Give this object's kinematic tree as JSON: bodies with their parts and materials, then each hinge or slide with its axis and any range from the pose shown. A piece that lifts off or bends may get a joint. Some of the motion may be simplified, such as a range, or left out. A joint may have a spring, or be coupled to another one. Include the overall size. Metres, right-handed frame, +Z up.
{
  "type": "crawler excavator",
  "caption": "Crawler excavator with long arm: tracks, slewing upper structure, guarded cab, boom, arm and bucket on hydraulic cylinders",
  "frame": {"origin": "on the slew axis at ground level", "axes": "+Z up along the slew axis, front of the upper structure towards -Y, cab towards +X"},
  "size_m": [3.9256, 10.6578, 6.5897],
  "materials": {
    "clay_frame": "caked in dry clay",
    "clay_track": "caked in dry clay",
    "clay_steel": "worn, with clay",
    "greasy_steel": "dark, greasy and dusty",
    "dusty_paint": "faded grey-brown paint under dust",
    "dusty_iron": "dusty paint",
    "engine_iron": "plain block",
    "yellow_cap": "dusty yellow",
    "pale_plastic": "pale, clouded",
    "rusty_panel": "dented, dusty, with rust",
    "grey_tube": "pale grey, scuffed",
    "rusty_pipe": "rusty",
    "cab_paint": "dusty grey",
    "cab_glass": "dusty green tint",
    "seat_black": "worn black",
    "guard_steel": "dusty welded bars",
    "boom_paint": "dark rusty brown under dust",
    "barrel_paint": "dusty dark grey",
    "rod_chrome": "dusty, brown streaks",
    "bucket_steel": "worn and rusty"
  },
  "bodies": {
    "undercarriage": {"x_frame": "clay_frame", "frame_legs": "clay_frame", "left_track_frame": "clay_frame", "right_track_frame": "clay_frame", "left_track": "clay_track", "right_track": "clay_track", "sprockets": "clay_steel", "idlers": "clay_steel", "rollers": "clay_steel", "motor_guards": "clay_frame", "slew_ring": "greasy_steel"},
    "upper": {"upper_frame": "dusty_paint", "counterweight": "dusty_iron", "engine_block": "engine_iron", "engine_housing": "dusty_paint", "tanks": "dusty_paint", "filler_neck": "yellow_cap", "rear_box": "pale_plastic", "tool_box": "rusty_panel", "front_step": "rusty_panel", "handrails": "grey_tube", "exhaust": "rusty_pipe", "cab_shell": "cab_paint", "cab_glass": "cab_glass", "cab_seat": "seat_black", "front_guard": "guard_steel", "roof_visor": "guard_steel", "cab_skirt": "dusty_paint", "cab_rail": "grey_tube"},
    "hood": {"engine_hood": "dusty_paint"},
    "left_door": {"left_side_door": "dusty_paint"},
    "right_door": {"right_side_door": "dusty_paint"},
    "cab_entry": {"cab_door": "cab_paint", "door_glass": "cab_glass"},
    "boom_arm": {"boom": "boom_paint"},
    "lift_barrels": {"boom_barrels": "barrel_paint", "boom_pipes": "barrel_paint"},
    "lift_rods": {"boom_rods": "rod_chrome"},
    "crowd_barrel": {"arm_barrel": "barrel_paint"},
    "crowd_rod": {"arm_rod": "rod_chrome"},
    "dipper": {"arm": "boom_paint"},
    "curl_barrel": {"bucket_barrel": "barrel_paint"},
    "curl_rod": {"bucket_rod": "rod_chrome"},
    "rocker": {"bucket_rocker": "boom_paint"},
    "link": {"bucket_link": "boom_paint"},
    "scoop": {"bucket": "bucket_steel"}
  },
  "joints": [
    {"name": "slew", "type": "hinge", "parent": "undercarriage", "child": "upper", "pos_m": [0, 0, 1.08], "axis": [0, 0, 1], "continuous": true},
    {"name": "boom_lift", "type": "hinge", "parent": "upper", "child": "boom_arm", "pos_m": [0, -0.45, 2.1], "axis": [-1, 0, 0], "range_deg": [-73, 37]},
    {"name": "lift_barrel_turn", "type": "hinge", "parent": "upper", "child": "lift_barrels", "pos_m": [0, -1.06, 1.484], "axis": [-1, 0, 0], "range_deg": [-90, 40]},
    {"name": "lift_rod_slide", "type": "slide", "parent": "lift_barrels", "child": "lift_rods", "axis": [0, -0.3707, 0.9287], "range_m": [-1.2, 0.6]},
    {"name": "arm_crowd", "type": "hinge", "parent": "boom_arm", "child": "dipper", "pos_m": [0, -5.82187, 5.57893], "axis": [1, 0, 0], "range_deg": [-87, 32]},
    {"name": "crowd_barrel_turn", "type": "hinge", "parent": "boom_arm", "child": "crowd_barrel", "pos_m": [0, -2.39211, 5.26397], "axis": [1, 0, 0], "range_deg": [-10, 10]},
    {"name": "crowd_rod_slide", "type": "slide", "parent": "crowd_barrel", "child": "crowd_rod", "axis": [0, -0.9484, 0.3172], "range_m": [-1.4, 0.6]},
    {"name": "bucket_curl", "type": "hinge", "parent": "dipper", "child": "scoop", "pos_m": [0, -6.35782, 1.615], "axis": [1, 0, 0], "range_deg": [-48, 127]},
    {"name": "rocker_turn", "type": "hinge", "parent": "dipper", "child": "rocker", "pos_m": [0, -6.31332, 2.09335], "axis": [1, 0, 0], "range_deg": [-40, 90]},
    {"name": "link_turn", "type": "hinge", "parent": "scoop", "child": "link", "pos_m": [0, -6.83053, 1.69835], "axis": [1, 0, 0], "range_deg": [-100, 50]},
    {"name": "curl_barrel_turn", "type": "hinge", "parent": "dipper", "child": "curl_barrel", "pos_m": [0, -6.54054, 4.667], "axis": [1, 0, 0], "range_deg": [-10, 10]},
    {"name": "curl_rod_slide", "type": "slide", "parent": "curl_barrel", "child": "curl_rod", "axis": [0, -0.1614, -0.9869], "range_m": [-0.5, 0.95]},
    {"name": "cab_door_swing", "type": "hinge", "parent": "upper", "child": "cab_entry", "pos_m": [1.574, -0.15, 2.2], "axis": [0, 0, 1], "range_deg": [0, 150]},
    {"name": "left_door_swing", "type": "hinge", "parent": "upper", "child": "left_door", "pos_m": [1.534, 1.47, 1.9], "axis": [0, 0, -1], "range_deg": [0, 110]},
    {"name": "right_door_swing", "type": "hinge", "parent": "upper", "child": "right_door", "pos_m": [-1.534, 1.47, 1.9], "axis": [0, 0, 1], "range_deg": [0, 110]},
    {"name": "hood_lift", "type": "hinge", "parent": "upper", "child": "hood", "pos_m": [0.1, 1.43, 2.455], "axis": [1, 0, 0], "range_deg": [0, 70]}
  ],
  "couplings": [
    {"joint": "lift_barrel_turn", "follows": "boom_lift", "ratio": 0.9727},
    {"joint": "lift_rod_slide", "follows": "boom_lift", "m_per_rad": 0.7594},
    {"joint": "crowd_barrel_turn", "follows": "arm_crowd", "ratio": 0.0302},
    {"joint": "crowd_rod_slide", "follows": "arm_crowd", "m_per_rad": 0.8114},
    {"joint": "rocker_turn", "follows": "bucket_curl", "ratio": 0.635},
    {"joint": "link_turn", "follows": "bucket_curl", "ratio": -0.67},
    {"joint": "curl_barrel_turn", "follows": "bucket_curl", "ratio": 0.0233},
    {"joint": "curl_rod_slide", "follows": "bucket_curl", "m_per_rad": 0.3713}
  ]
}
————————
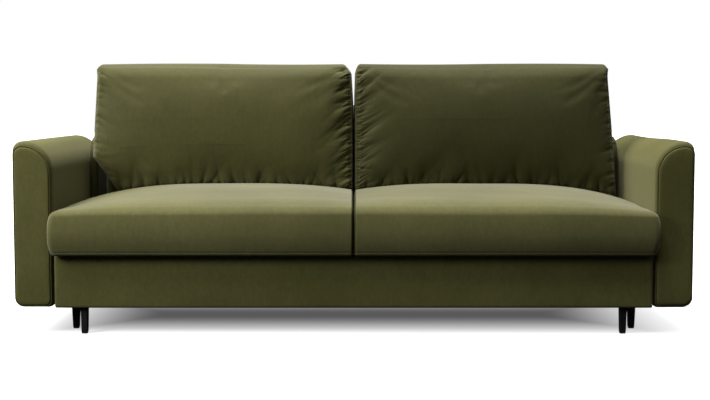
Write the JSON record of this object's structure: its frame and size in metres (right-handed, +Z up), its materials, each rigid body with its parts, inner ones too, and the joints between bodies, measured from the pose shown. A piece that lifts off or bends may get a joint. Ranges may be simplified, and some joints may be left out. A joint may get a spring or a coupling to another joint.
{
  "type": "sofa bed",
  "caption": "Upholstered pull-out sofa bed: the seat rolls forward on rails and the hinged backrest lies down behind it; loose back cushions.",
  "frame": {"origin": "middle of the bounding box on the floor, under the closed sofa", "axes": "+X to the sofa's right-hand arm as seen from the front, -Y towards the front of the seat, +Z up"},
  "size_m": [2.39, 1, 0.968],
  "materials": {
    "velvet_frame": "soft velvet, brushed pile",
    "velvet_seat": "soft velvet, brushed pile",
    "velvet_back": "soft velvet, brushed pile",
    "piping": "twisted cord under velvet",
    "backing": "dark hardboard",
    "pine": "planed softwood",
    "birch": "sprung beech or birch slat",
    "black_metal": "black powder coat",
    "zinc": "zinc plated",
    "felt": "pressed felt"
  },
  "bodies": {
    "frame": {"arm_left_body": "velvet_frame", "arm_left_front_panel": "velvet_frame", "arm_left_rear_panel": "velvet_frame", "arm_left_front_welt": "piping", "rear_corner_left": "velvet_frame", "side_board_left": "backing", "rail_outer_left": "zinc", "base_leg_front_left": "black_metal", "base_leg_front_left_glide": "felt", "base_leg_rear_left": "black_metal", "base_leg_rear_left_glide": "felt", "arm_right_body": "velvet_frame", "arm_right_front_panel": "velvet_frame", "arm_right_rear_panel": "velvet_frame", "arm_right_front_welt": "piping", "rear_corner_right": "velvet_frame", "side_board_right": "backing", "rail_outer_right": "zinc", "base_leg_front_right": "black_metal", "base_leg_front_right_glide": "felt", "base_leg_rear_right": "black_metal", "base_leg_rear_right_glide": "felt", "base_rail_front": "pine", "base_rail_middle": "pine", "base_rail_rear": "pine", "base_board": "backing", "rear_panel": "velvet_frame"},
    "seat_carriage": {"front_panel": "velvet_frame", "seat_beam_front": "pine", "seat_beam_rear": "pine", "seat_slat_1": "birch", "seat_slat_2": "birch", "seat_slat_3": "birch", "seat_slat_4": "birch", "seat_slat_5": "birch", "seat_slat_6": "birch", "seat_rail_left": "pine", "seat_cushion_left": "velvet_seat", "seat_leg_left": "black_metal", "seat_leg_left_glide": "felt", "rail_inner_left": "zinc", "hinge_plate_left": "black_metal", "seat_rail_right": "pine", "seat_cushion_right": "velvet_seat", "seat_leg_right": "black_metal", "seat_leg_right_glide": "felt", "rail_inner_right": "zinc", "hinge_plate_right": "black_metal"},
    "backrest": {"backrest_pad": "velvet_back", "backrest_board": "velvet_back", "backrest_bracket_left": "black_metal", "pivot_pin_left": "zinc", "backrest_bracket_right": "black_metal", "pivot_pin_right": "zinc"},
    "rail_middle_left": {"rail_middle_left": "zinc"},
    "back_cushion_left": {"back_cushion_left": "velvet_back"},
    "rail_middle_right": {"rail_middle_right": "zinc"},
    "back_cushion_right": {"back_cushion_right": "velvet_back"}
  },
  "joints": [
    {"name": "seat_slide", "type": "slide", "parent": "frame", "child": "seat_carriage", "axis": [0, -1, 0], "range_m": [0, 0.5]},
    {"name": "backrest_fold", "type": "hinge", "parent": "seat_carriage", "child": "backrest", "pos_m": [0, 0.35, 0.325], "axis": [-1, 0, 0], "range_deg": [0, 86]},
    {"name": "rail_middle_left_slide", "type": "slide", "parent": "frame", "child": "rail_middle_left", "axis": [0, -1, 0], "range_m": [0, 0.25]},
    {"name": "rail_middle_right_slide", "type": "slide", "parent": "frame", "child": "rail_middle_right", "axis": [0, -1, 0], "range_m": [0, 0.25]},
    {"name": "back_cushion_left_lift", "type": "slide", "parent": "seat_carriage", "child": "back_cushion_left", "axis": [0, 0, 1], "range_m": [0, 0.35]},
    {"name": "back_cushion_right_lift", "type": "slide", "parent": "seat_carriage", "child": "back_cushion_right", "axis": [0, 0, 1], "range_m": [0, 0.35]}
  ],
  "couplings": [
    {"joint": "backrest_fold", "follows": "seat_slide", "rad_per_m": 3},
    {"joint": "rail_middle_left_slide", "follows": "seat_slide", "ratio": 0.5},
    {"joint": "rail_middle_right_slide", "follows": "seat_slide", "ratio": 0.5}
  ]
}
————————
PROBLEM TO SOLVE: Pick out each line in the material containing "lifts".

SOLUTION TO THE PROBLEM:
Give this object's kinematic tree as JSON: bodies with their parts and materials, then each hinge or slide with its axis and any range from the pose shown. A piece that lifts off or bends may get a joint. Some of the motion may be simplified, such as a range, or left out. A joint may have a spring, or be coupled to another one. Include the overall size. Metres, right-handed frame, +Z up.
Write the JSON record of this object's structure: its frame and size in metres (right-handed, +Z up), its materials, each rigid body with its parts, inner ones too, and the joints between bodies, measured from the pose shown. A piece that lifts off or bends may get a joint. Ranges may be simplified, and some joints may be left out. A joint may get a spring or a coupling to another joint.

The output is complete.